Practical tips and common mistakes

The fundamentals, distilled:

• Define your sound and identity first. The brand flows from substance; figure out what you want to be known for before designing anything.
• Be authentic, not a copy. A genuine, amplified version of you beats a borrowed persona every time, and it is sustainable.
• Choose a strong, ownable name. Check Google, streaming platforms, social handles, and the domain before you commit.
• Keep visuals and handles consistent everywhere. Same name, same look, same voice across every touchpoint builds recognition.
• Tell your genuine story. Give fans and press a real narrative to connect with.
• Invest in professional presentation. Decent photos and artwork signal that you take this seriously.
• Don't chase every trend at the expense of identity.
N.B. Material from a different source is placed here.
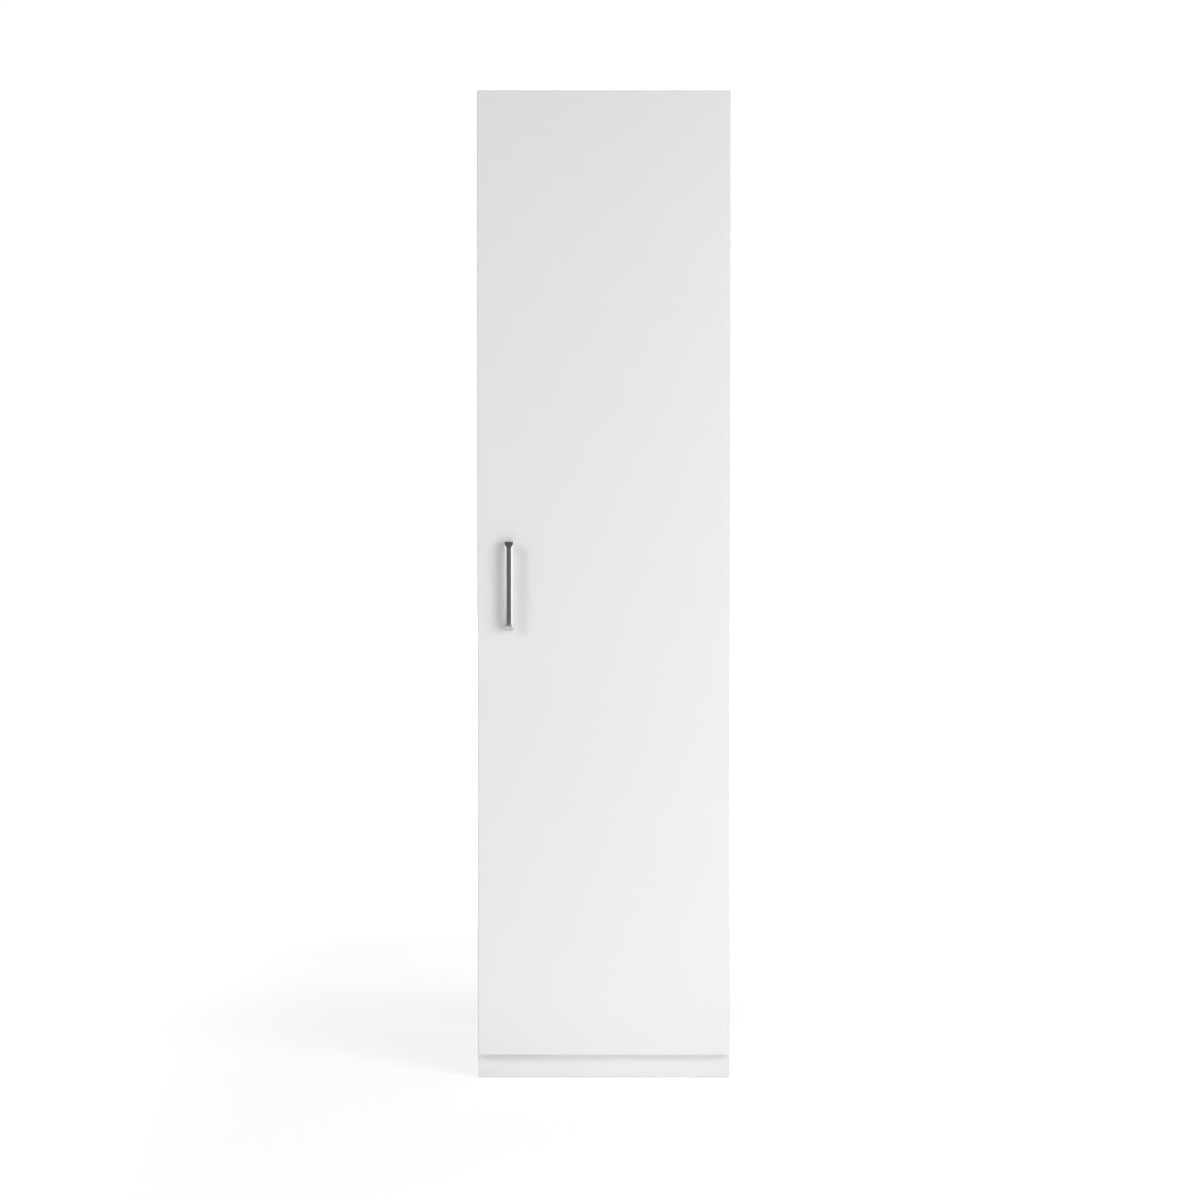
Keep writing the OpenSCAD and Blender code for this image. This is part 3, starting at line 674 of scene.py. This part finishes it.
def make_sky():
    w = bpy.data.worlds.new("studio")
    scene.world = w
    w.use_nodes = True
    nt = w.node_tree
    nt.nodes.clear()
    add = nt.nodes.new

    def link(a, b):
        nt.links.new(a, b)

    def m(op, a, b=None, c=None):
        n = add("ShaderNodeMath")
        n.operation = op
        for i, v in enumerate((a, b, c)):
            if isinstance(v, bpy.types.NodeSocket):
                link(v, n.inputs[i])
            elif v is not None:
                n.inputs[i].default_value = v
        return n.outputs[0]

    def step(v, a, b, lo=0.0, hi=1.0):
        n = add("ShaderNodeMapRange")
        n.interpolation_type = "SMOOTHSTEP"
        link(v, n.inputs["Value"])
        for k, x in zip(("From Min", "From Max", "To Min", "To Max"), (a, b, lo, hi)):
            n.inputs[k].default_value = x
        return n.outputs["Result"]

    tc = add("ShaderNodeTexCoord")
    sep = add("ShaderNodeSeparateXYZ")
    link(tc.outputs["Generated"], sep.inputs[0])
    x, y, z = sep.outputs
    # what bright metal mirrors: a dim room in front and overhead, white walls left and right
    right = m("MULTIPLY", step(x, 0.55, 0.85), step(z, 0.85, 0.45))
    left = m("MULTIPLY", step(m("MULTIPLY", x, -1.0), 0.80, 0.95), step(z, 0.60, 0.25))
    rear = m("MULTIPLY", step(y, -0.1, 0.5), 0.35)
    dim = step(z, 0.25, 0.6, SKY_DIM, SKY_OVER)
    room = m("ADD", dim, m("ADD", m("MULTIPLY", right, SKY_RIGHT), m("MULTIPLY", left, SKY_LEFT)))
    room = m("ADD", room, rear)
    lp = add("ShaderNodeLightPath")
    out = add("ShaderNodeOutputWorld")
    seen = add("ShaderNodeBackground")
    seen.inputs["Strength"].default_value = 1.02
    seen.inputs["Color"].default_value = (1, 1, 1, 1)
    gloss = add("ShaderNodeBackground")
    gloss.inputs["Color"].default_value = (1, 1, 1, 1)
    link(room, gloss.inputs["Strength"])
    soft = add("ShaderNodeBackground")
    soft.inputs["Color"].default_value = (1, 1, 1, 1)
    amb = m("MULTIPLY_ADD", step(y, -0.05, 0.6), AMBIENT_REAR, AMBIENT)
    amb.node.name = "ambient"
    link(amb, soft.inputs["Strength"])
    a, b = add("ShaderNodeMixShader"), add("ShaderNodeMixShader")
    link(lp.outputs["Is Glossy Ray"], a.inputs[0])
    link(soft.outputs[0], a.inputs[1])
    link(gloss.outputs[0], a.inputs[2])
    link(lp.outputs["Is Camera Ray"], b.inputs[0])
    link(a.outputs[0], b.inputs[1])
    link(seen.outputs[0], b.inputs[2])
    link(b.outputs[0], out.inputs["Surface"])


SKY_DIM, SKY_OVER, SKY_RIGHT, SKY_LEFT = 0.19, 0.14, 1.3, 0.93

floor = make_floor()
for group, panels in (("key", KEY), ("fill", FILL)):
    for k, (bearing, height, watts) in enumerate(panels):
        a = math.radians(bearing)
        softbox("%s_%d" % (group, k + 1), (math.sin(a) * RING, -0.286 - math.cos(a) * RING, height), (0.0, -0.286, 1.0),
                PANEL, PANEL, watts, True)
softbox("low", *LOW)
softbox("above", *ABOVE)
make_sky()

cam_data = bpy.data.cameras.new("camera")
cam = bpy.data.objects.new("camera", cam_data)
scene.collection.objects.link(cam)
cam.location = (-0.0075, -5.786, 1.0858)
cam.rotation_euler = (math.radians(90.0 - 1.399), 0.0, 0.0)
cam_data.sensor_width = 36.0
cam_data.lens = 36.0 * 2788.2 / 1200.0
cam_data.clip_start, cam_data.clip_end = 0.1, 200.0
scene.camera = cam
scene.view_settings.view_transform = "Standard"
scene.view_settings.look = "None"
scene.view_settings.exposure = 0.0
scene.view_settings.gamma = 1.0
Evolve with intention; keep a consistent core.
• Back the brand with real substance. As Digital DJ Tips warns, a slick page won't carry forgettable music — keep getting better at DJing and producing. A brand is identity and reputation, not just a logo.

Key takeaways

• A DJ brand is the gut feeling and reputation people hold about you — your sound, name, visuals, story, and behavior combined — not just a logo.
• In a crowded scene, a clear, authentic identity is what makes you stand out, get remembered, and attract fans and bookings.
• Start by defining your sound and what you want to be known for; everything else expresses that core.
• Pick a memorable, ownable name and keep your name, handle, visuals, and tone consistent across every platform.
• Stay authentic and let the brand evolve over time, but protect a recognizable core — and rebrand only when truly necessary.